** START Dataset extract **

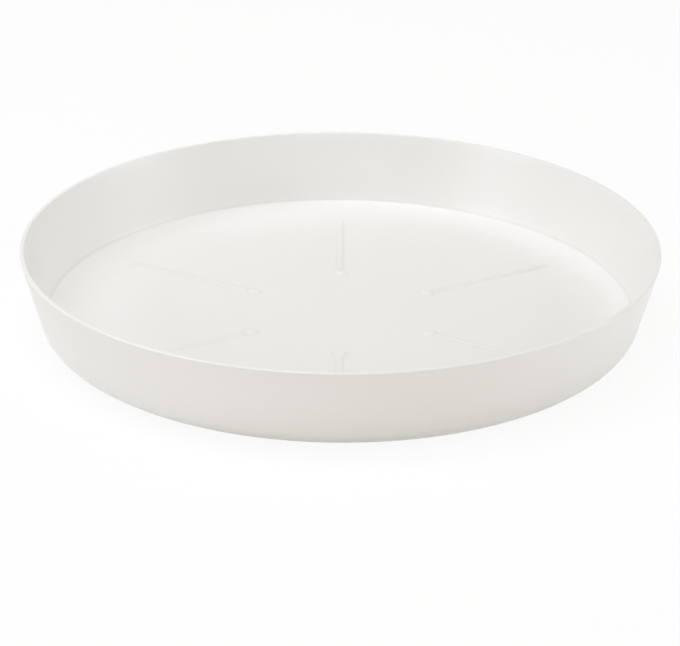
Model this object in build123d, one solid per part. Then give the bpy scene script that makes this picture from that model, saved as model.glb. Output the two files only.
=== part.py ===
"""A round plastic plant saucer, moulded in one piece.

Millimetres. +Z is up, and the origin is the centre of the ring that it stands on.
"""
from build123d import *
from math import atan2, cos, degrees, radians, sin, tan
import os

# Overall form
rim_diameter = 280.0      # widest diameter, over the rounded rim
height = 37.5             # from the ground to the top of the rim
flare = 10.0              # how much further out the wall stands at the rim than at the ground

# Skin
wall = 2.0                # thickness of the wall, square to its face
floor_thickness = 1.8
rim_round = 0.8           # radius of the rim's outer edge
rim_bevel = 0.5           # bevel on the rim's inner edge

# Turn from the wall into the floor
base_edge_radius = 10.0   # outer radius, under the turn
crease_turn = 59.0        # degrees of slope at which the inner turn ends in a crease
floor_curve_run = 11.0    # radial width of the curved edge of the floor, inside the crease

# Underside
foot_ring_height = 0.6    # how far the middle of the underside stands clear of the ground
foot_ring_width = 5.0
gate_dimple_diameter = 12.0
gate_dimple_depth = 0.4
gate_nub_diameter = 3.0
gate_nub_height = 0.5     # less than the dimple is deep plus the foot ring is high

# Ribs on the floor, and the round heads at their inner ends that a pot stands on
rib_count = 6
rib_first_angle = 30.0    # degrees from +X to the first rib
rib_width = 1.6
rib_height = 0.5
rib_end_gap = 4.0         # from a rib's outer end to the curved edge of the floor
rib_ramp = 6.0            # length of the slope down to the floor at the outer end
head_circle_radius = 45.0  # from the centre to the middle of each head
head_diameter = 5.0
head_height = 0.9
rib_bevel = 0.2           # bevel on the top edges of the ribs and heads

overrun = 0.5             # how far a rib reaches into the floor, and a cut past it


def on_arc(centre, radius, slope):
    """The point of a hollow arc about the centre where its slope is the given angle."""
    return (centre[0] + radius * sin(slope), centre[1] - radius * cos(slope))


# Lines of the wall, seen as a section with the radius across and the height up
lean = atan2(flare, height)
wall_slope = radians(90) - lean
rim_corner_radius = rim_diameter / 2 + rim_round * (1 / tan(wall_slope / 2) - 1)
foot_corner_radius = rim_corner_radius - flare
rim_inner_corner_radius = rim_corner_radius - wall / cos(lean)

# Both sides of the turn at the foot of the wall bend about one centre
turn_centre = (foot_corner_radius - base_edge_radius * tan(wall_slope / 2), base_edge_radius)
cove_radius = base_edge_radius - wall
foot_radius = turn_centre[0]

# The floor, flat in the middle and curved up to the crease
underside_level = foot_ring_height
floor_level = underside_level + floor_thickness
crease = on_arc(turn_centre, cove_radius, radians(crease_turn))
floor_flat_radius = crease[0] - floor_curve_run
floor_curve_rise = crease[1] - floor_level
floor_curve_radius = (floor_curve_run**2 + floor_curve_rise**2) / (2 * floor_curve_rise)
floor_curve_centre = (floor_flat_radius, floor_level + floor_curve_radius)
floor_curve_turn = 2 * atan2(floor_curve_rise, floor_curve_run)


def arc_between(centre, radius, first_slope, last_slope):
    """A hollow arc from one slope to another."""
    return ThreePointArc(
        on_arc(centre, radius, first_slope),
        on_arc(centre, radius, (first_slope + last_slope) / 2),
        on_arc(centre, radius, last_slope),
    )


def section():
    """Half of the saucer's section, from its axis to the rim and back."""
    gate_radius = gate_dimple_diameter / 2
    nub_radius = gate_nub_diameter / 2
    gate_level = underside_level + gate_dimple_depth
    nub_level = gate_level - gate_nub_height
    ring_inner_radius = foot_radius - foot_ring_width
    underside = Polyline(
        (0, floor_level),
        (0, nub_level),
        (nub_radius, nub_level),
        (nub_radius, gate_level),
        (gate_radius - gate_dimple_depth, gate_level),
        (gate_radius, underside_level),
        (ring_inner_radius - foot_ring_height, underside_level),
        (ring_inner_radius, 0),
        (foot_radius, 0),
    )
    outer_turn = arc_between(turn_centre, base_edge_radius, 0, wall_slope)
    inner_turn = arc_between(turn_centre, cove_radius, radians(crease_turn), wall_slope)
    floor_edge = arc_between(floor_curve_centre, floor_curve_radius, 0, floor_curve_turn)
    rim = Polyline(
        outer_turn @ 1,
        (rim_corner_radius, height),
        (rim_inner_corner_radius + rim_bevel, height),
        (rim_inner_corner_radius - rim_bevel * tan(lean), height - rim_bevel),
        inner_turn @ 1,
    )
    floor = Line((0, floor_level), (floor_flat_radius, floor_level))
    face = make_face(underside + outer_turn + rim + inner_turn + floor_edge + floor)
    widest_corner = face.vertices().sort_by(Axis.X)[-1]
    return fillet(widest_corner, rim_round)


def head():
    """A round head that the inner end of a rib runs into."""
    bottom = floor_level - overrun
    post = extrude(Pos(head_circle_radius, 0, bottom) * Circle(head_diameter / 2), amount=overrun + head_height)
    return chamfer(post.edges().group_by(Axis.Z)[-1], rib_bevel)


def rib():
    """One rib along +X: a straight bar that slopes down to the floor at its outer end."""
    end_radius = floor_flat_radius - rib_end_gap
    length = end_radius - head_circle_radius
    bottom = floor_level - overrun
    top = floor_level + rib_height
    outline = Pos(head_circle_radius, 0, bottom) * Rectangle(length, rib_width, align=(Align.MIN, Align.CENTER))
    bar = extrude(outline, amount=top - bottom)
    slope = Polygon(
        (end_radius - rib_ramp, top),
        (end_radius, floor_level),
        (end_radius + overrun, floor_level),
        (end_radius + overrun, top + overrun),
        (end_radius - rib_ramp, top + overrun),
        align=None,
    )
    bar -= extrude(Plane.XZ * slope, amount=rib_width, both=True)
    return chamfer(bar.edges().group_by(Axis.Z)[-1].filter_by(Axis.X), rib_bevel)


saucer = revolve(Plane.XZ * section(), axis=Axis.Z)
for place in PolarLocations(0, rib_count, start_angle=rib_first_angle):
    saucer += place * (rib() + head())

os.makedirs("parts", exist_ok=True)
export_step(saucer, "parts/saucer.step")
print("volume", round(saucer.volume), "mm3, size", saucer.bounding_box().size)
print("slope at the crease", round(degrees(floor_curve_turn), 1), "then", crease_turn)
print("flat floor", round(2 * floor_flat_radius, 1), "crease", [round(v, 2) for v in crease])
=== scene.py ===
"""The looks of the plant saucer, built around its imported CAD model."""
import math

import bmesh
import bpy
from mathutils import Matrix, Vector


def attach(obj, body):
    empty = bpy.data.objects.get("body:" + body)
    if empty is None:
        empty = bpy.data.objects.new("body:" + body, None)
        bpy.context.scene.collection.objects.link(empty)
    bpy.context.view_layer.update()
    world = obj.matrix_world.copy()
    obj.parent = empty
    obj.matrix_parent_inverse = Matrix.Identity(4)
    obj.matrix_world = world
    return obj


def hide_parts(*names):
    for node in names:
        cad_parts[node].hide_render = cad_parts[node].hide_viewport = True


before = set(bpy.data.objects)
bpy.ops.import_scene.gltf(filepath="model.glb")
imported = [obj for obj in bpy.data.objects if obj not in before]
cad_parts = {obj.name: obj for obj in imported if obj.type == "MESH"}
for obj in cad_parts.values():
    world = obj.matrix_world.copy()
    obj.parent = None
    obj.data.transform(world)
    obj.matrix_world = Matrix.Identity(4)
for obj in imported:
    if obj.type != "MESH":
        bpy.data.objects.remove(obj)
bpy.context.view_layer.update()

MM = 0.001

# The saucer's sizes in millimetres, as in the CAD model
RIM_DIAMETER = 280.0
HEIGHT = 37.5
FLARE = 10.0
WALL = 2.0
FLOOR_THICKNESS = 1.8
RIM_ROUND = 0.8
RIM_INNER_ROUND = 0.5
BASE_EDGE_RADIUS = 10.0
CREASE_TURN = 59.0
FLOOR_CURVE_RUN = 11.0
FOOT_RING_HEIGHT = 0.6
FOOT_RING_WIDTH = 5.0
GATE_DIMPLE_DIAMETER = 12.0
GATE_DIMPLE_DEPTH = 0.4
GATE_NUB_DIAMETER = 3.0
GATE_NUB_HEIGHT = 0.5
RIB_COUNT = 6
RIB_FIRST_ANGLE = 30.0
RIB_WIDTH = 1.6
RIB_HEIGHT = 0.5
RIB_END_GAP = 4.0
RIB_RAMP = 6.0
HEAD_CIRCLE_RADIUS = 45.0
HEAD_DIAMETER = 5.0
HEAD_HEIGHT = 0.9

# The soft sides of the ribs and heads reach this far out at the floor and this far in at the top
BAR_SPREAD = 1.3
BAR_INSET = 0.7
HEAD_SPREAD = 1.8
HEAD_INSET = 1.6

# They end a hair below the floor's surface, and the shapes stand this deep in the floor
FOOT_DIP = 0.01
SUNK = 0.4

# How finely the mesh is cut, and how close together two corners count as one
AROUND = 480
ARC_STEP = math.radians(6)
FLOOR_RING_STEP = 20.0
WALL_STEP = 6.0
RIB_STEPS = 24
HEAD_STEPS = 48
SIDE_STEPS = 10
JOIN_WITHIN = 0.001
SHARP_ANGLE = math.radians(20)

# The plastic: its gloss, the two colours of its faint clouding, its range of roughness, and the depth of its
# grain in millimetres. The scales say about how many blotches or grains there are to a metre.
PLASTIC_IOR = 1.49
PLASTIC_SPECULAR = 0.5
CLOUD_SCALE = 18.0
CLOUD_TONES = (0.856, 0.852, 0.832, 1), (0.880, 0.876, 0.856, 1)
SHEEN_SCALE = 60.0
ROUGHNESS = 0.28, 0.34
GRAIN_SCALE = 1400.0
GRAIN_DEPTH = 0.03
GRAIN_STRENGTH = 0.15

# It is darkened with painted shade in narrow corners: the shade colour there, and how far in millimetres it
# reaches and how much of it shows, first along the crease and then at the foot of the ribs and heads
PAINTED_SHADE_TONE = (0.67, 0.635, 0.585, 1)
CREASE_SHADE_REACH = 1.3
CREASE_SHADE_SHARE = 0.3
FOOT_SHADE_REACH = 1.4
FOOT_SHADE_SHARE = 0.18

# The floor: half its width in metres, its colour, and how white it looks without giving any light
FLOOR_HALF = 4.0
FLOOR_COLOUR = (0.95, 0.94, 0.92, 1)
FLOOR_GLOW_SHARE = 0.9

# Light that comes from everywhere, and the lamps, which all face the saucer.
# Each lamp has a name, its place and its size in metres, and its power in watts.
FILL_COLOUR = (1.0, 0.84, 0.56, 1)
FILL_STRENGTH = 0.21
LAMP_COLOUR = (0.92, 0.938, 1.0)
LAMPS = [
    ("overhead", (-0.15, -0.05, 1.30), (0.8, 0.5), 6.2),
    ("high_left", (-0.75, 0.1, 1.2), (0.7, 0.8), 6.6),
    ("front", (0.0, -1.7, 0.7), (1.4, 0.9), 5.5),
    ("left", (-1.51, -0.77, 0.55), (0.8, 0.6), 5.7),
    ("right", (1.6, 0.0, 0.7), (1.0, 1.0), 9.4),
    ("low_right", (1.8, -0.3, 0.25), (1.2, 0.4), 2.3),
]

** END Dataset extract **

From the line that contains "saucer = revolve(Plane.XZ" through the line that contains "for node in", reproduce every line exactly, both end lines included.

## Reply:
saucer = revolve(Plane.XZ * section(), axis=Axis.Z)
for place in PolarLocations(0, rib_count, start_angle=rib_first_angle):
    saucer += place * (rib() + head())

os.makedirs("parts", exist_ok=True)
export_step(saucer, "parts/saucer.step")
print("volume", round(saucer.volume), "mm3, size", saucer.bounding_box().size)
print("slope at the crease", round(degrees(floor_curve_turn), 1), "then", crease_turn)
print("flat floor", round(2 * floor_flat_radius, 1), "crease", [round(v, 2) for v in crease])
=== scene.py ===
"""The looks of the plant saucer, built around its imported CAD model."""
import math

import bmesh
import bpy
from mathutils import Matrix, Vector


def attach(obj, body):
    empty = bpy.data.objects.get("body:" + body)
    if empty is None:
        empty = bpy.data.objects.new("body:" + body, None)
        bpy.context.scene.collection.objects.link(empty)
    bpy.context.view_layer.update()
    world = obj.matrix_world.copy()
    obj.parent = empty
    obj.matrix_parent_inverse = Matrix.Identity(4)
    obj.matrix_world = world
    return obj


def hide_parts(*names):
    for node in names:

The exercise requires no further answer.